Resource Schema Violations

// Kubernetes API violations
if !isValidKubernetesField(resource, field) {
    return fmt.Errorf("invalid Kubernetes field for %s %s: %s\n" +
                     "Valid fields: %v\n" +
                     "API Version: %s", 
                     resource.GetKind(), resource.GetName(), 
                     field, validFields, resource.GetAPIVersion())
}

Implementation Guidelines

1. Error Context Requirements

Every error must include:

What went wrong (specific operation/field)
Where it occurred (file, line, resource)
Why it failed (root cause)
How to fix it (actionable suggestion)

// Good: Rich context with actionable information
return fmt.Errorf("failed to apply patch to container selector:\n" +
                 "Resource: %s/%s\n" +
                 "Path: %s\n" +
                 "Selector: %s\n" +
                 "Reason: %v\n" +
                 "Available containers: %v\n" +
                 "Suggestion: Check container names match exactly", 
                 resource.GetKind(), resource.GetName(),
                 patch.Path, patch.Selector, err, containerNames)

// Bad: Vague, no context
return fmt.Errorf("patch failed: %w", err)

2. Warning Format Standards

All warnings should follow a consistent format:

func logWarning(category, context, issue, suggestion string) {
    if os.Getenv("KURE_DEBUG") != "" {
        log.Printf("WARNING [%s]: %s - %s\n  Suggestion: %s", 
                   category, context, issue, suggestion)
    }
}

// Usage
logWarning("PATCH_TARGET", 
          "deployment.app containers[name=sidecar]",
          "container not found, skipping patch",
          "verify container name matches spec.template.spec.containers[].name")

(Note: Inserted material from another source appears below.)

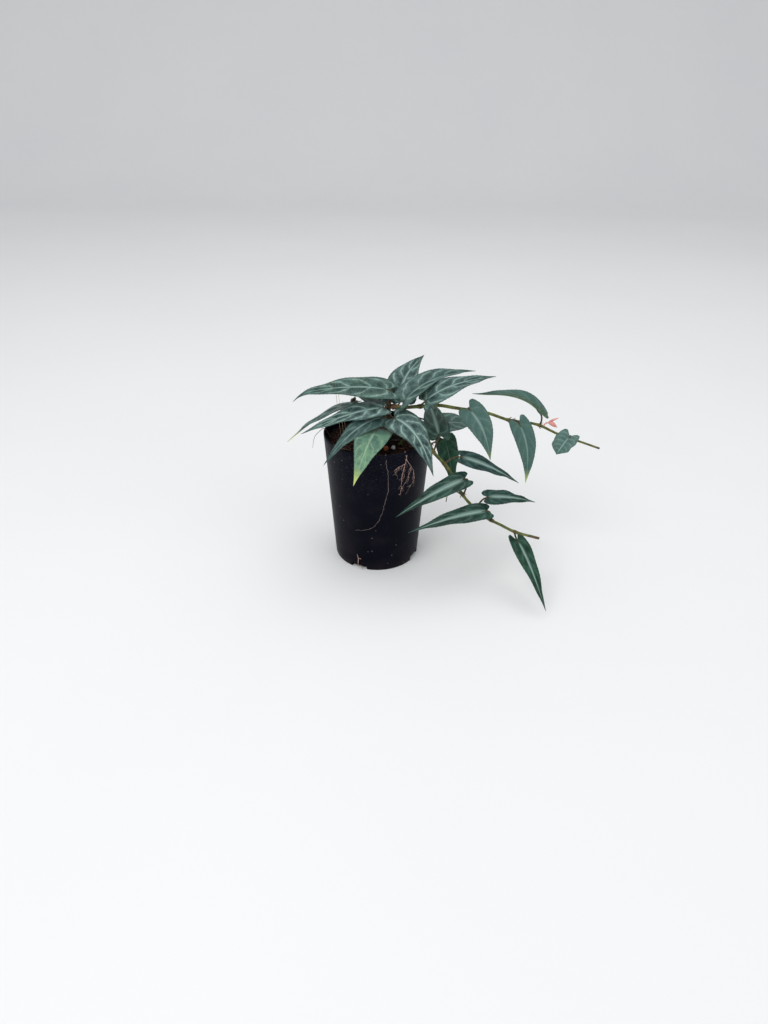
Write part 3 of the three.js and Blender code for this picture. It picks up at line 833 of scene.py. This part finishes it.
def around(turn, radius, height):
    return Vector((radius * math.cos(math.radians(turn)), radius * math.sin(math.radians(turn)), height))


def potSkin():
    look = potLook
    skin, sheet, shader = newSkin("potPlastic", Specular_IOR_Level=0.05)
    place = sheet.place()
    cloud = sheet.noiseAt(place, 45, 4, 0.6)
    fine = sheet.noiseAt(place, 1400, 3, 0.6)
    spots = sheet.node("ShaderNodeTexVoronoi", {"feature": "F1"}, {"Vector": place, "Scale": 260.0})
    pick = Wire(sheet, spots.socket.node.outputs["Color"])
    chosen = sheet.node("ShaderNodeSeparateColor", None, {0: pick})
    speck = spots.fade(0.17, 0.08) * chosen.fade(0.86, 0.9)
    flattened = {"Vector": place, "Scale": (60.0, 60.0, 420.0), "Rotation": (0.25, 0.15, 0.0)}
    dashes = sheet.noiseAt(sheet.node("ShaderNodeMapping", None, flattened), 6.0, 2, 0.5)
    high = sheet.node("ShaderNodeSeparateXYZ", None, {0: place}, out=2)
    dashed = dashes.fade(0.6, 0.68) * high.fade(0.07, 0.11)
    dust = cloud.fade(0.5, 0.8) * 0.16 + high.fade(0.012, 0.0) * 0.12
    tone = sheet.mix(cloud.fade(0.3, 0.7), *look["plastic"])
    tone = sheet.mix(dust * 0.5, tone, look["dust"])
    tone = sheet.mix(speck * 0.6, tone, look["speck"])
    tone = sheet.mix(dashed * 0.3, tone, look["dash"])
    rough = 0.3 + cloud * 0.14 + fine * 0.06 + speck * 0.3
    wireUp(sheet, shader, tone, rough, fine * 0.3 + dashed * 0.4 + speck, 0.08 * mm)
    return skin


def potProfile():  # radius and height, from the middle of the underside, over the rim, to the floor inside
    look = potLook
    standing = baseRadius - look["foot"]
    profile = [(0.0, look["footHeight"]), (standing - 1 * mm, look["footHeight"]), (standing, 0.0)]
    profile += [(baseRadius - 0.8 * mm, 0.0), (baseRadius - 0.2 * mm, 0.2 * mm)]
    profile += [(wallRadius(h * mm), h * mm) for h in (0.9, 8, 20, 40, 60, 80, 100, 115, 124)]
    lip = look["wall"] / 2
    for turn in range(0, 181, 20):
        a = math.radians(turn)
        profile.append((rimRadius - lip + lip * math.cos(a), potHeight - lip + lip * math.sin(a)))
    profile += [(wallRadius(h * mm) - look["wall"], h * mm) for h in (124, 110, 60, 10)]
    corner = wallRadius(look["floor"]) - look["wall"] - 0.5 * mm
    return profile + [(corner, look["floor"]), (0.0, look["floor"])]


def notchBlock(turn):  # what one drain notch takes out of the bottom edge
    look = potLook
    block = bmesh.new()
    bmesh.ops.create_cube(block, size=1)
    sizes = Vector((look["notchDeep"], look["notchWide"], 2 * look["notchHigh"]))
    bmesh.ops.scale(block, vec=sizes, verts=block.verts)
    isLevel = lambda edge, axis: abs(edge.verts[0].co[axis] - edge.verts[1].co[axis]) < 1e-6
    tops = [e for e in block.edges if isLevel(e, 2) and isLevel(e, 1) and e.verts[0].co.z > 0]
    bmesh.ops.bevel(block, geom=tops, offset=look["notchRound"], segments=4, affect="EDGES", profile=0.5)
    bmesh.ops.transform(block, matrix=Matrix.Rotation(math.radians(turn), 4, "Z"), verts=block.verts)
    bmesh.ops.translate(block, vec=around(turn, baseRadius, 0), verts=block.verts)
    data = bpy.data.meshes.new("notch")
    block.to_mesh(data)
    block.free()
    return bpy.data.objects.new("notch", data)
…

3. Debug Logging Integration

Enhanced debug information when KURE_DEBUG=1:

func debugPatchOperation(op PatchOp, resource *unstructured.Unstructured) {
    if os.Getenv("KURE_DEBUG") != "" {
        log.Printf("DEBUG: Applying patch operation:\n" +
                   "  Resource: %s/%s (%s)\n" +
                   "  Operation: %s\n" +
                   "  Path: %s\n" +
                   "  Selector: %s\n" +
                   "  Value: %v (%T)",
                   resource.GetKind(), resource.GetName(), resource.GetAPIVersion(),
                   op.Op, op.Path, op.Selector, op.Value, op.Value)
    }
}

4. Batch Processing Error Handling

When processing multiple patches:

func processPatchBatch(patches []PatchOp) error {
    var criticalErrors []error
    var warnings []string
    
    for i, patch := range patches {
        if err := processPatch(patch); err != nil {
            if isCriticalError(err) {
                criticalErrors = append(criticalErrors, 
                    fmt.Errorf("patch %d: %w", i+1, err))
            } else {
                warnings = append(warnings, 
                    fmt.Sprintf("patch %d: %v", i+1, err))
            }
        }
    }
    
    // Log all warnings
    for _, warning := range warnings {
        log.Printf("WARNING: %s", warning)
    }
    
    // Fail only if critical errors occurred
    if len(criticalErrors) > 0 {
        return fmt.Errorf("critical errors in patch processing:\n%v", 
                         criticalErrors)
    }
    
    return nil
}

Migration Strategy

Phase 1: Identify Current Inconsistencies

Audit all error returns in the patch module
Categorize each error type (graceful vs critical)
Document current behavior vs desired behavior

Phase 2: Implement Unified Error Types

// Define error types for consistent handling
type PatchError struct {
    Type     ErrorType
    Context  string
    Message  string
    Cause    error
    Fix      string
}

type ErrorType int

const (
    ErrorTypeWarning  ErrorType = iota // Log and continue
    ErrorTypeCritical                  // Stop processing
    ErrorTypeDebug                     // Only show in debug mode
)

Phase 3: Update Error Handling

Replace inconsistent error handling with unified approach
Add comprehensive test coverage for error scenarios
Update CLI to respect the graceful/critical distinction

Phase 4: Documentation and Examples

Update all examples to show proper error handling
Create troubleshooting guide with common error scenarios
Document debug logging capabilities

Testing Error Scenarios

Every error handling path must be tested:

func TestPatchErrorHandling(t *testing.T) {
    tests := []struct {
        name           string
        patch          PatchOp
        expectError    bool
        expectWarning  bool
        errorType      ErrorType
    }{
        {
            name: "missing target - graceful",
            patch: PatchOp{Path: "nonexistent.field", Op: "replace"},
            expectError: false,
            expectWarning: true,
            errorType: ErrorTypeWarning,
        },
        {
            name: "invalid syntax - critical", 
            patch: PatchOp{Path: "malformed[[[syntax", Op: "replace"},
            expectError: true,
            expectWarning: false,
            errorType: ErrorTypeCritical,
        },
    }
    
    for _, tt := range tests {
        t.Run(tt.name, func(t *testing.T) {
            // Test error handling behavior
        })
    }
}

This unified approach ensures predictable behavior while maintaining operational robustness and providing excellent debugging support.